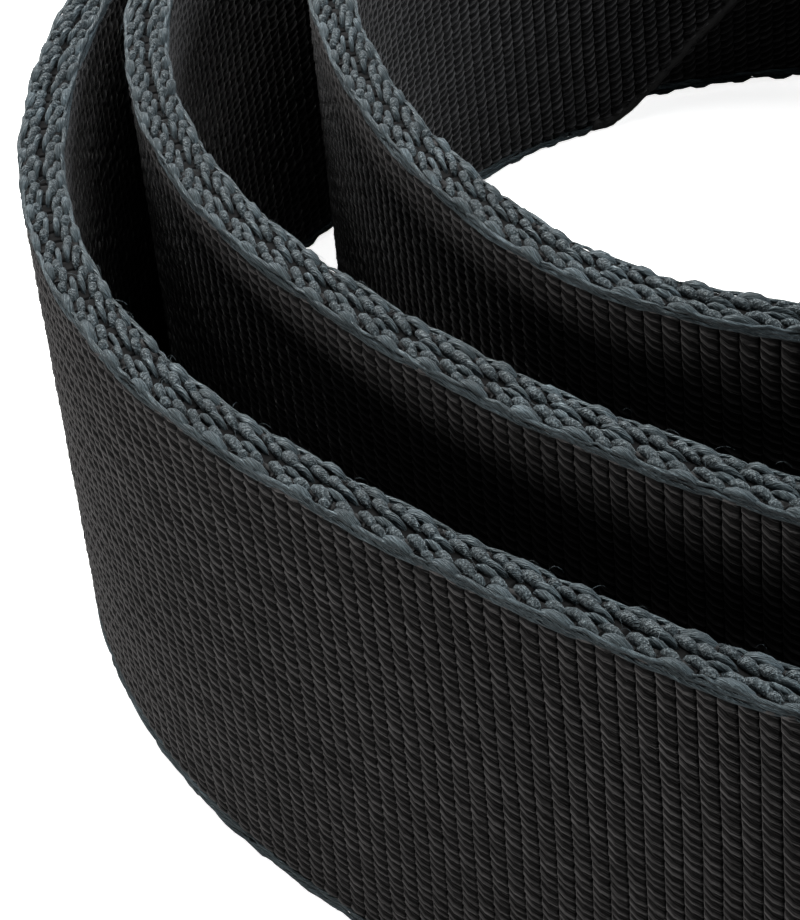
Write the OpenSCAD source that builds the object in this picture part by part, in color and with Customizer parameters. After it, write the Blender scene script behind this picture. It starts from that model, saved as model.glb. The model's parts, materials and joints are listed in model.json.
◆ ◆ ◆
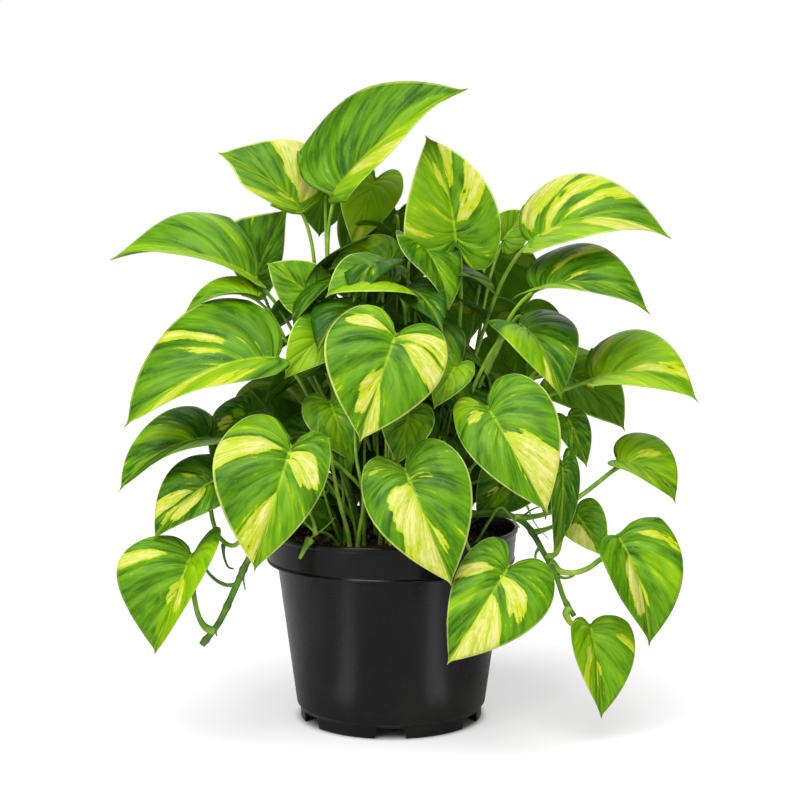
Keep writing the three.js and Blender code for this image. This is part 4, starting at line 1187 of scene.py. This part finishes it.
◆ ◆ ◆
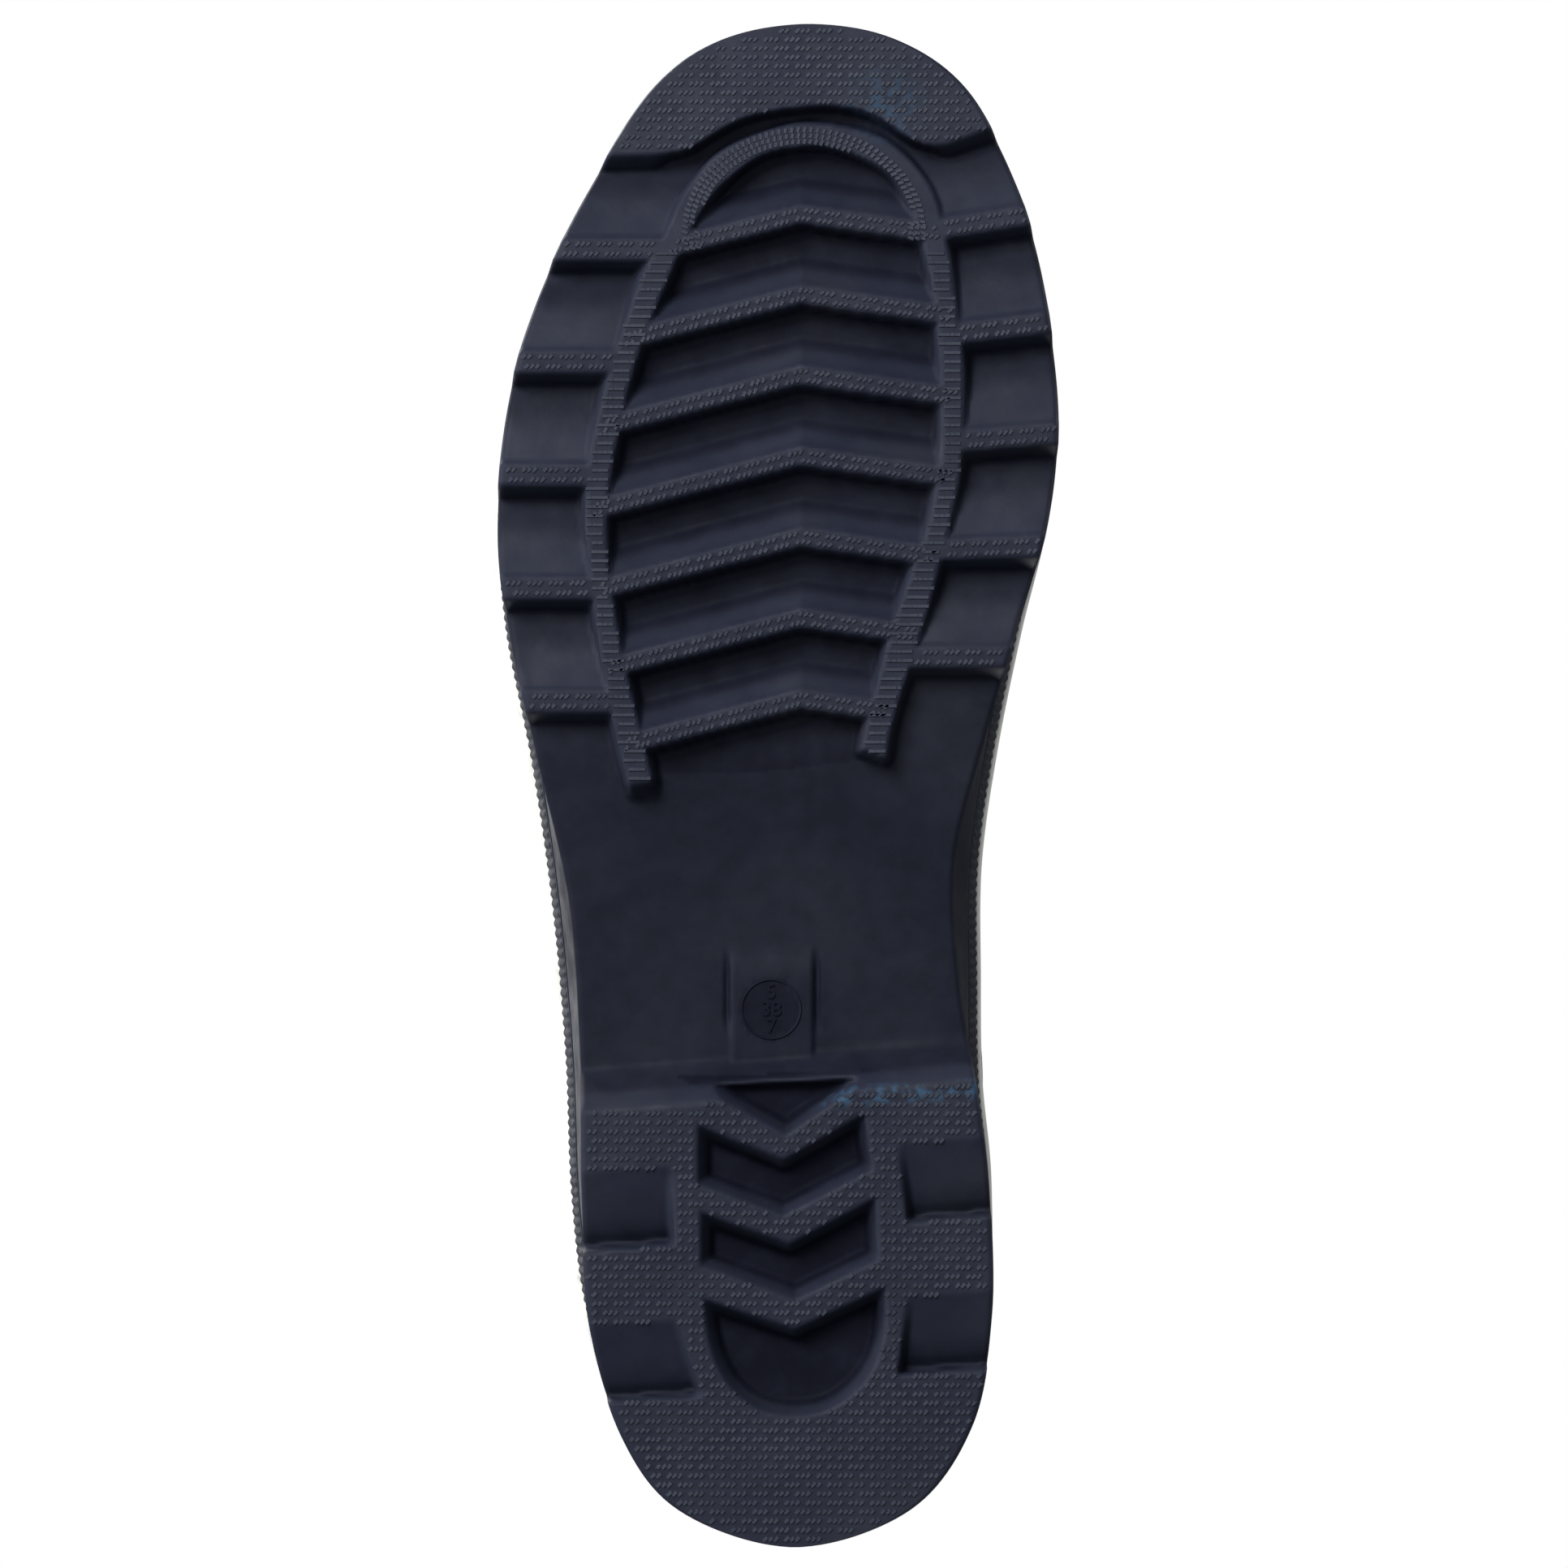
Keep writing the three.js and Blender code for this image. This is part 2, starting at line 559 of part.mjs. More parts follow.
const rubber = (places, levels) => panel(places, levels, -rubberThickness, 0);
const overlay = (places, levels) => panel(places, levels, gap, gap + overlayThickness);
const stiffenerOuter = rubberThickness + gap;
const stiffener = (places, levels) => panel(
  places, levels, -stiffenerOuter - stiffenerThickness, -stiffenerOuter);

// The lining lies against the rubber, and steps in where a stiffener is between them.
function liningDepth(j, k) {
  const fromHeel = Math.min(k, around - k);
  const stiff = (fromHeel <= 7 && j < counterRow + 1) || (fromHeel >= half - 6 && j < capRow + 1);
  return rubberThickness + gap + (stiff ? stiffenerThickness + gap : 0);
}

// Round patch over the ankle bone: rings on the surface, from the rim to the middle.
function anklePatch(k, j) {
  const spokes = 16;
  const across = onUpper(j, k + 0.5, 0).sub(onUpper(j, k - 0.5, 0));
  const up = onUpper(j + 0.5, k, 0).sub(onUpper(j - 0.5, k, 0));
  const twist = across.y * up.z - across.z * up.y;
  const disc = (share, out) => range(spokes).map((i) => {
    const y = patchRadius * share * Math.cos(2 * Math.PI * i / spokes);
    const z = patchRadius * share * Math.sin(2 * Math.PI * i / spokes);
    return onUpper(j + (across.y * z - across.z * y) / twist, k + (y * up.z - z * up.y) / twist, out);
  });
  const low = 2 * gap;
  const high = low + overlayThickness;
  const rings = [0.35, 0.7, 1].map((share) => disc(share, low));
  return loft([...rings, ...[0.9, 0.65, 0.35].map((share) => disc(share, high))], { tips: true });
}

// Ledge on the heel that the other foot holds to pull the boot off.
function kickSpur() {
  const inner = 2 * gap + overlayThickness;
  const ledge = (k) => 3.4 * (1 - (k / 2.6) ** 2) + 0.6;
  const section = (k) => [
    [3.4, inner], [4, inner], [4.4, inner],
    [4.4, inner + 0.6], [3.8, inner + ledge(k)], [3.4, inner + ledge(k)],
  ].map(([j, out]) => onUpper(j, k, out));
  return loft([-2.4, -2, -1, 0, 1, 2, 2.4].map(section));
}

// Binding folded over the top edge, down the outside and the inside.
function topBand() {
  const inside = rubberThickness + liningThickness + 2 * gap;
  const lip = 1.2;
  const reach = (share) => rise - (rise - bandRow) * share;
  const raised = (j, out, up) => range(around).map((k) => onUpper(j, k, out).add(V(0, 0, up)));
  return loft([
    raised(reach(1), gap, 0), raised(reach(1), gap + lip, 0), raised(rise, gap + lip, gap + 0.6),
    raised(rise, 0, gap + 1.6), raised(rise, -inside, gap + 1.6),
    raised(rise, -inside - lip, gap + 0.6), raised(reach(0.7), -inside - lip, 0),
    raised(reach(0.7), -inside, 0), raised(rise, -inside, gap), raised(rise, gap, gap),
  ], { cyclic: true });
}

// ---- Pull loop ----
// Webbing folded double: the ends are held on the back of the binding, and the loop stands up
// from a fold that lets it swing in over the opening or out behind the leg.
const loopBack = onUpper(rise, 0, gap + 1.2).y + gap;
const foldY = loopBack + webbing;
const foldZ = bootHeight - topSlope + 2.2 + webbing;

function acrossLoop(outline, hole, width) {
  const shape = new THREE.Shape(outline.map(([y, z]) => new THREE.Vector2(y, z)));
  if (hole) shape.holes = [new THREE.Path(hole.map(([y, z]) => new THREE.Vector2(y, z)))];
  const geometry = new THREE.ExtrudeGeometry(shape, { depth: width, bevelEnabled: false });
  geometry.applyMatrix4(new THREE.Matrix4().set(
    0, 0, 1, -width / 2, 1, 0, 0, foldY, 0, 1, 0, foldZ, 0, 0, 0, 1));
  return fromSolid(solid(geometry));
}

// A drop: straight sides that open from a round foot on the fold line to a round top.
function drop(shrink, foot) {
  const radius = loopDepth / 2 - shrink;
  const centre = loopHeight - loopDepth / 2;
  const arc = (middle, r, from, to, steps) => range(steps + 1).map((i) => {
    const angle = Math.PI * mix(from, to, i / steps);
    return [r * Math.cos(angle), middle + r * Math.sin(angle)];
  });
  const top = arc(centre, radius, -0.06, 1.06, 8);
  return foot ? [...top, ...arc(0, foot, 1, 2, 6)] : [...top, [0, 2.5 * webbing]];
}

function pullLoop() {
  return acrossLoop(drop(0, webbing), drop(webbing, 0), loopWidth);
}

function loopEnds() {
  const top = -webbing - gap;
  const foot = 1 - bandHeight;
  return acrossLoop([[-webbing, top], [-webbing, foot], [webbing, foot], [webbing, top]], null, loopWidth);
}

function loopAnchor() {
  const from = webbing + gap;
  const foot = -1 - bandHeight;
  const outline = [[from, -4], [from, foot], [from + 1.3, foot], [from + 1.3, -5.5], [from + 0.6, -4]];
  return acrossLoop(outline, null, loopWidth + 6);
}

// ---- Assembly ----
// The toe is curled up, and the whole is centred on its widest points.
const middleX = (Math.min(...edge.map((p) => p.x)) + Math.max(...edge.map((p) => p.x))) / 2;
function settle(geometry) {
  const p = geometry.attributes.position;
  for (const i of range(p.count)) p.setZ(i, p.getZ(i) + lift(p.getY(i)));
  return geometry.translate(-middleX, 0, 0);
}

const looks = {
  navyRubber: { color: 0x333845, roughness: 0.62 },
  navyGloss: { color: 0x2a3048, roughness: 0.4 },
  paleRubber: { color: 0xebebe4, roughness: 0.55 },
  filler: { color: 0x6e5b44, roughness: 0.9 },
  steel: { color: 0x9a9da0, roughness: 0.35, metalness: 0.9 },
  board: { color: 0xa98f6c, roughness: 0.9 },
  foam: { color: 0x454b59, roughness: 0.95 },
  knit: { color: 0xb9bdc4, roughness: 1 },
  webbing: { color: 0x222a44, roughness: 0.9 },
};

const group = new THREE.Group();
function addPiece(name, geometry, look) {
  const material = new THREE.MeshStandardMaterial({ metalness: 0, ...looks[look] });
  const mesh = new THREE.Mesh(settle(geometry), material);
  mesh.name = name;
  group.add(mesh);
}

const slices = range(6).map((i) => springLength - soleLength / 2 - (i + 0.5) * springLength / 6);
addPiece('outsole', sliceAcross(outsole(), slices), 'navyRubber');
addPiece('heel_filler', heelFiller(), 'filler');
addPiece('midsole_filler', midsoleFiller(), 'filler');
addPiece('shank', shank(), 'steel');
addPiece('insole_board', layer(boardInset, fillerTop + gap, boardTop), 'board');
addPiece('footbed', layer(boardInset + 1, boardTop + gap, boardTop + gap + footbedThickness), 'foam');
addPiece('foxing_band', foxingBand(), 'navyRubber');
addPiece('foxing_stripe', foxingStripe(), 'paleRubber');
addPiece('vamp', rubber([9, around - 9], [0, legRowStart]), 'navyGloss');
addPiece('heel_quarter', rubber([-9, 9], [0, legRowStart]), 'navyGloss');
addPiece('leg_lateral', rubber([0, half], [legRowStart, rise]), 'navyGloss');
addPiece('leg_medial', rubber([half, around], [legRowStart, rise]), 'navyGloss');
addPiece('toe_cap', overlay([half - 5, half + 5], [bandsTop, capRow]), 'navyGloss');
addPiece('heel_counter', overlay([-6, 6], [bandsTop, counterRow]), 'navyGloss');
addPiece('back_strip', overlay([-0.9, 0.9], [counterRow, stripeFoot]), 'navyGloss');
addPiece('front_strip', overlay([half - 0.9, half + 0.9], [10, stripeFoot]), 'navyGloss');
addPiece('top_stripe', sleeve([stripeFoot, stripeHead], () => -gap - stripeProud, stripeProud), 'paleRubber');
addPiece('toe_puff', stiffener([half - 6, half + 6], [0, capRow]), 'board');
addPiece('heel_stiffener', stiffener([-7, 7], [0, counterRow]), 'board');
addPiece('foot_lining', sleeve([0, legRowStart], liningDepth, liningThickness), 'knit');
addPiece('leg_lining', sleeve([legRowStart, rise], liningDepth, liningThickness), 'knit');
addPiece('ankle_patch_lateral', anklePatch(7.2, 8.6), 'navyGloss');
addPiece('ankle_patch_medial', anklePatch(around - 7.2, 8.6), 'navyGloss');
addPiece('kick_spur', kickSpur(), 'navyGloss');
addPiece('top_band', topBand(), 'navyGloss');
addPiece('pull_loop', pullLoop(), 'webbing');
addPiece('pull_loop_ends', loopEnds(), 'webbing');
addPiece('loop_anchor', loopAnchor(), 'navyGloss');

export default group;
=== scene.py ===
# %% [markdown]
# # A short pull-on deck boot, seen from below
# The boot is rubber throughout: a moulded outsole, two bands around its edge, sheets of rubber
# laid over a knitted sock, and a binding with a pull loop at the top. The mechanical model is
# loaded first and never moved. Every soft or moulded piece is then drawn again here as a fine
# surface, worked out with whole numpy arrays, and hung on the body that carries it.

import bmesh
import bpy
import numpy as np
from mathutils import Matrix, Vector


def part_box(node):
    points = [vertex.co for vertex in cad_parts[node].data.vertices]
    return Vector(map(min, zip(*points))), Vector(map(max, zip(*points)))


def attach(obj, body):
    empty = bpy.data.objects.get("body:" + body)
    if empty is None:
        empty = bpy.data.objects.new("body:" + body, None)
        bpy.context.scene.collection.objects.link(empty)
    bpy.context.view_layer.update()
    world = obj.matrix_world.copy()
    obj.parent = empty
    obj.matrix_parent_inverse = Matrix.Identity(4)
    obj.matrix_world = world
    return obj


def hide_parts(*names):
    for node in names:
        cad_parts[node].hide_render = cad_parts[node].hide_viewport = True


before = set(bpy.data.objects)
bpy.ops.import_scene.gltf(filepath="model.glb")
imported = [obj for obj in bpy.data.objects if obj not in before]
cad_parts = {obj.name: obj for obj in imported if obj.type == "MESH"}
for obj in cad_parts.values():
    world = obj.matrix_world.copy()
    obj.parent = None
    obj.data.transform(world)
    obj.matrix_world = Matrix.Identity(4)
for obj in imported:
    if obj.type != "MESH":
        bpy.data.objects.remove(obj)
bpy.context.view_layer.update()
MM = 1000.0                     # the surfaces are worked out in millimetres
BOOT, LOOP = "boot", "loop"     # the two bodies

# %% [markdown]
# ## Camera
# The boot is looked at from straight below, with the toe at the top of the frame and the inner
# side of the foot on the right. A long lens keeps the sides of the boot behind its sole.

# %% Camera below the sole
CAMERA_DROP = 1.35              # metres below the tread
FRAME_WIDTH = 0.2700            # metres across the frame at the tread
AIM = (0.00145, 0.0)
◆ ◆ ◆
● Stated exercise
Across the records, count the lines holding the string "empty". Give the number and stop.

● Answer for the task
5